— start of Given information —
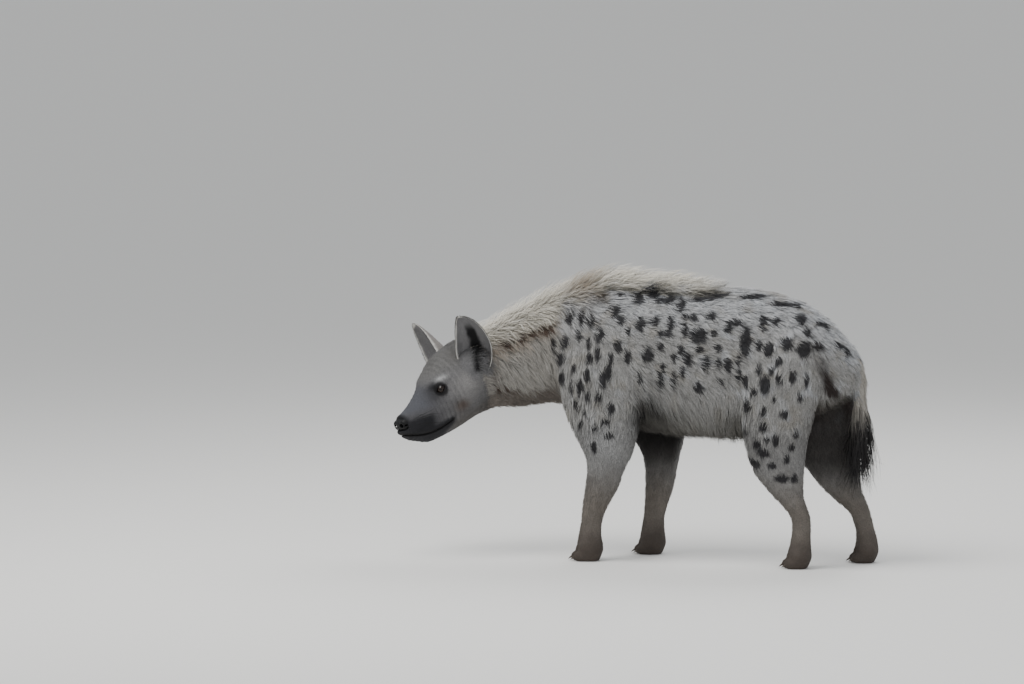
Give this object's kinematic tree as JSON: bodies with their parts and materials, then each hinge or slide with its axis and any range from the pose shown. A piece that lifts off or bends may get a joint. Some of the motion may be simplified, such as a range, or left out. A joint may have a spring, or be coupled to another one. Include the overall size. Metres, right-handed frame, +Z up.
{
  "type": "standing spotted hyena",
  "caption": "Life-size still model of a standing spotted hyena with a sloping back, low head turned to its left, pale mane, spotted coat and black tail tuft.",
  "frame": {"origin": "on the floor under the middle of the whole animal's box", "axes": "+Z up; -Y the way the animal stands facing; +X the animal's left side"},
  "size_m": [0.4318, 1.3694, 0.8438],
  "materials": {
    "coat": "short, dense, matt fur: pale grey-beige with dark brown spots, rough all over",
    "mane": "long, coarse, matt cream hair that stands and leans back",
    "face": "very short grey-brown fur, matt",
    "muzzle": "very short blackish fur over the jaw and lips, slightly glossy at the lips",
    "leg": "short grey-brown fur, matt",
    "tuft": "long, coarse black-brown hair, slightly glossy",
    "nose": "black hairless nose leather with fine grain, damp sheen",
    "eye": "dark brown, opaque, polished",
    "claw": "dark horn, worn, satin"
  },
  "bodies": {
    "root": {"torso": "coat", "neck": "mane", "head": "face", "lower_jaw": "muzzle", "nose": "nose", "eye_left": "eye", "ear_left": "face", "eye_right": "eye", "ear_right": "face", "front_left_upper_arm": "coat", "front_left_forearm": "leg", "front_left_paw": "leg", "front_left_claw_1": "claw", "front_left_claw_2": "claw", "front_left_claw_3": "claw", "front_left_claw_4": "claw", "front_right_upper_arm": "coat", "front_right_forearm": "leg", "front_right_paw": "leg", "front_right_claw_1": "claw", "front_right_claw_2": "claw", "front_right_claw_3": "claw", "front_right_claw_4": "claw", "hind_left_thigh": "coat", "hind_left_shank": "leg", "hind_left_paw": "leg", "hind_left_claw_1": "claw", "hind_left_claw_2": "claw", "hind_left_claw_3": "claw", "hind_left_claw_4": "claw", "hind_right_thigh": "coat", "hind_right_shank": "leg", "hind_right_paw": "leg", "hind_right_claw_1": "claw", "hind_right_claw_2": "claw", "hind_right_claw_3": "claw", "hind_right_claw_4": "claw", "tail": "tuft"}
  },
  "joints": []
}
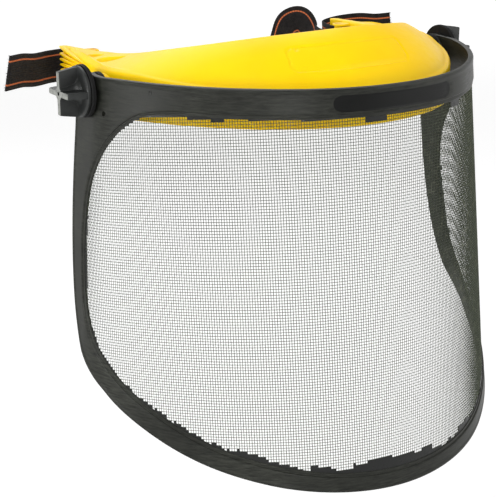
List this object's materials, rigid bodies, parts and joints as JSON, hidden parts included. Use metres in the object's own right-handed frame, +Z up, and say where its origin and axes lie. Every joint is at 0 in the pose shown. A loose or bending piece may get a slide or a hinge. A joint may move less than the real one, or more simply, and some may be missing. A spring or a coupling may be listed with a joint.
{
  "type": "mesh face shield",
  "caption": "Mesh face shield with a moulded brow guard, an elastic head strap and a framed wire-screen visor that flips up on two star knobs.",
  "frame": {"origin": "middle of the visor's flip axis, halfway between the two knobs", "axes": "+X to the wearer's left along the flip axis, -Y the way the wearer looks, +Z up"},
  "size_m": [0.283, 0.2962, 0.2445],
  "materials": {
    "guard_yellow": "satin moulded",
    "foam": "soft foam",
    "elastic": "woven elastic",
    "frame_black": "fine moulded grain",
    "screen_wire": "black coated wire",
    "stud_plastic": "moulded",
    "steel": "zinc plated",
    "washer_plastic": "moulded",
    "rubber": "matte",
    "knob_black": "satin moulded"
  },
  "bodies": {
    "head_unit": {"brow_guard": "guard_yellow", "brow_skirt": "guard_yellow", "headband_wall": "guard_yellow", "forehead_pad": "foam", "head_strap": "elastic", "pad_stud_left_outer": "stud_plastic", "pad_stud_left_inner": "stud_plastic", "pad_stud_right_inner": "stud_plastic", "pad_stud_right_outer": "stud_plastic", "pivot_bolt_right": "steel", "spacer_washer_right": "washer_plastic", "pivot_bolt_left": "steel", "spacer_washer_left": "washer_plastic"},
    "visor": {"visor_frame": "frame_black", "visor_screen": "screen_wire", "friction_washer_right": "rubber", "friction_washer_left": "rubber"},
    "knob_unit_right": {"knob_right": "knob_black", "knob_nut_right": "steel", "knob_washer_right": "steel"},
    "knob_unit_left": {"knob_left": "knob_black", "knob_nut_left": "steel", "knob_washer_left": "steel"}
  },
  "joints": [
    {"name": "visor_flip", "type": "hinge", "parent": "head_unit", "child": "visor", "pos_m": [0, 0, 0], "axis": [-1, 0, 0], "range_deg": [0, 95]},
    {"name": "knob_right_turn", "type": "hinge", "parent": "head_unit", "child": "knob_unit_right", "pos_m": [-0.135, 0, 0], "axis": [-1, 0, 0], "continuous": true},
    {"name": "knob_left_turn", "type": "hinge", "parent": "head_unit", "child": "knob_unit_left", "pos_m": [0.135, 0, 0], "axis": [1, 0, 0], "continuous": true}
  ]
}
— end of Given information —
▸ Aim
Extract the complete listing verbatim.

▸ Written answer
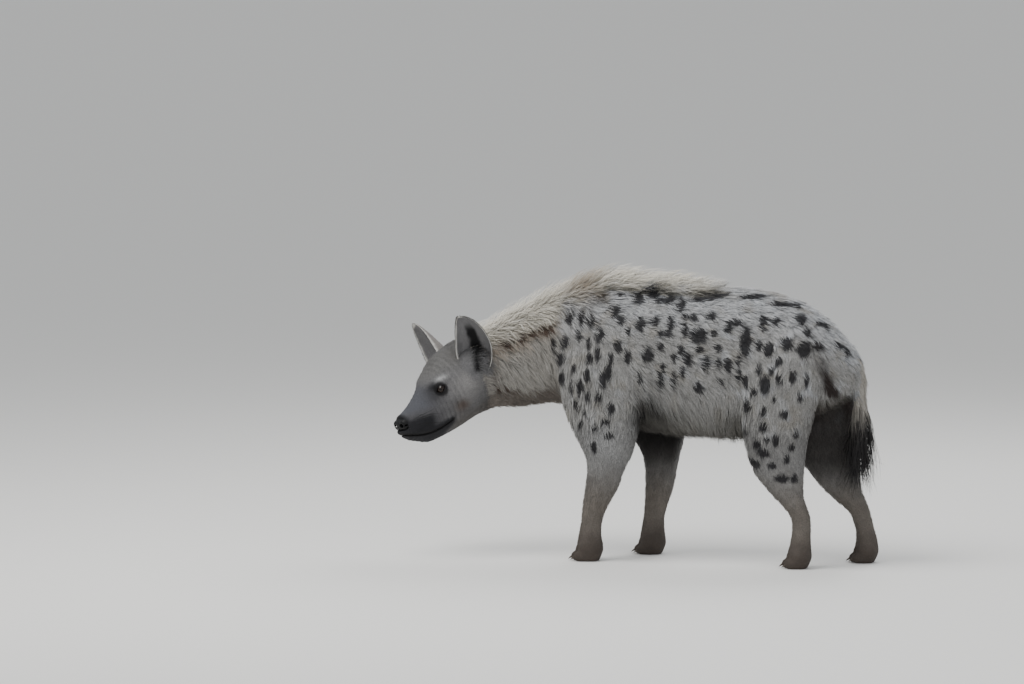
Give this object's kinematic tree as JSON: bodies with their parts and materials, then each hinge or slide with its axis and any range from the pose shown. A piece that lifts off or bends may get a joint. Some of the motion may be simplified, such as a range, or left out. A joint may have a spring, or be coupled to another one. Include the overall size. Metres, right-handed frame, +Z up.
{
  "type": "standing spotted hyena",
  "caption": "Life-size still model of a standing spotted hyena with a sloping back, low head turned to its left, pale mane, spotted coat and black tail tuft.",
  "frame": {"origin": "on the floor under the middle of the whole animal's box", "axes": "+Z up; -Y the way the animal stands facing; +X the animal's left side"},
  "size_m": [0.4318, 1.3694, 0.8438],
  "materials": {
    "coat": "short, dense, matt fur: pale grey-beige with dark brown spots, rough all over",
    "mane": "long, coarse, matt cream hair that stands and leans back",
    "face": "very short grey-brown fur, matt",
    "muzzle": "very short blackish fur over the jaw and lips, slightly glossy at the lips",
    "leg": "short grey-brown fur, matt",
    "tuft": "long, coarse black-brown hair, slightly glossy",
    "nose": "black hairless nose leather with fine grain, damp sheen",
    "eye": "dark brown, opaque, polished",
    "claw": "dark horn, worn, satin"
  },
  "bodies": {
    "root": {"torso": "coat", "neck": "mane", "head": "face", "lower_jaw": "muzzle", "nose": "nose", "eye_left": "eye", "ear_left": "face", "eye_right": "eye", "ear_right": "face", "front_left_upper_arm": "coat", "front_left_forearm": "leg", "front_left_paw": "leg", "front_left_claw_1": "claw", "front_left_claw_2": "claw", "front_left_claw_3": "claw", "front_left_claw_4": "claw", "front_right_upper_arm": "coat", "front_right_forearm": "leg", "front_right_paw": "leg", "front_right_claw_1": "claw", "front_right_claw_2": "claw", "front_right_claw_3": "claw", "front_right_claw_4": "claw", "hind_left_thigh": "coat", "hind_left_shank": "leg", "hind_left_paw": "leg", "hind_left_claw_1": "claw", "hind_left_claw_2": "claw", "hind_left_claw_3": "claw", "hind_left_claw_4": "claw", "hind_right_thigh": "coat", "hind_right_shank": "leg", "hind_right_paw": "leg", "hind_right_claw_1": "claw", "hind_right_claw_2": "claw", "hind_right_claw_3": "claw", "hind_right_claw_4": "claw", "tail": "tuft"}
  },
  "joints": []
}
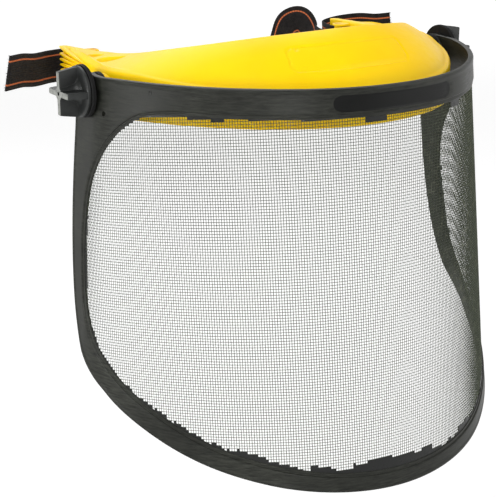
List this object's materials, rigid bodies, parts and joints as JSON, hidden parts included. Use metres in the object's own right-handed frame, +Z up, and say where its origin and axes lie. Every joint is at 0 in the pose shown. A loose or bending piece may get a slide or a hinge. A joint may move less than the real one, or more simply, and some may be missing. A spring or a coupling may be listed with a joint.
{
  "type": "mesh face shield",
  "caption": "Mesh face shield with a moulded brow guard, an elastic head strap and a framed wire-screen visor that flips up on two star knobs.",
  "frame": {"origin": "middle of the visor's flip axis, halfway between the two knobs", "axes": "+X to the wearer's left along the flip axis, -Y the way the wearer looks, +Z up"},
  "size_m": [0.283, 0.2962, 0.2445],
  "materials": {
    "guard_yellow": "satin moulded",
    "foam": "soft foam",
    "elastic": "woven elastic",
    "frame_black": "fine moulded grain",
    "screen_wire": "black coated wire",
    "stud_plastic": "moulded",
    "steel": "zinc plated",
    "washer_plastic": "moulded",
    "rubber": "matte",
    "knob_black": "satin moulded"
  },
  "bodies": {
    "head_unit": {"brow_guard": "guard_yellow", "brow_skirt": "guard_yellow", "headband_wall": "guard_yellow", "forehead_pad": "foam", "head_strap": "elastic", "pad_stud_left_outer": "stud_plastic", "pad_stud_left_inner": "stud_plastic", "pad_stud_right_inner": "stud_plastic", "pad_stud_right_outer": "stud_plastic", "pivot_bolt_right": "steel", "spacer_washer_right": "washer_plastic", "pivot_bolt_left": "steel", "spacer_washer_left": "washer_plastic"},
    "visor": {"visor_frame": "frame_black", "visor_screen": "screen_wire", "friction_washer_right": "rubber", "friction_washer_left": "rubber"},
    "knob_unit_right": {"knob_right": "knob_black", "knob_nut_right": "steel", "knob_washer_right": "steel"},
    "knob_unit_left": {"knob_left": "knob_black", "knob_nut_left": "steel", "knob_washer_left": "steel"}
  },
  "joints": [
    {"name": "visor_flip", "type": "hinge", "parent": "head_unit", "child": "visor", "pos_m": [0, 0, 0], "axis": [-1, 0, 0], "range_deg": [0, 95]},
    {"name": "knob_right_turn", "type": "hinge", "parent": "head_unit", "child": "knob_unit_right", "pos_m": [-0.135, 0, 0], "axis": [-1, 0, 0], "continuous": true},
    {"name": "knob_left_turn", "type": "hinge", "parent": "head_unit", "child": "knob_unit_left", "pos_m": [0.135, 0, 0], "axis": [1, 0, 0], "continuous": true}
  ]
}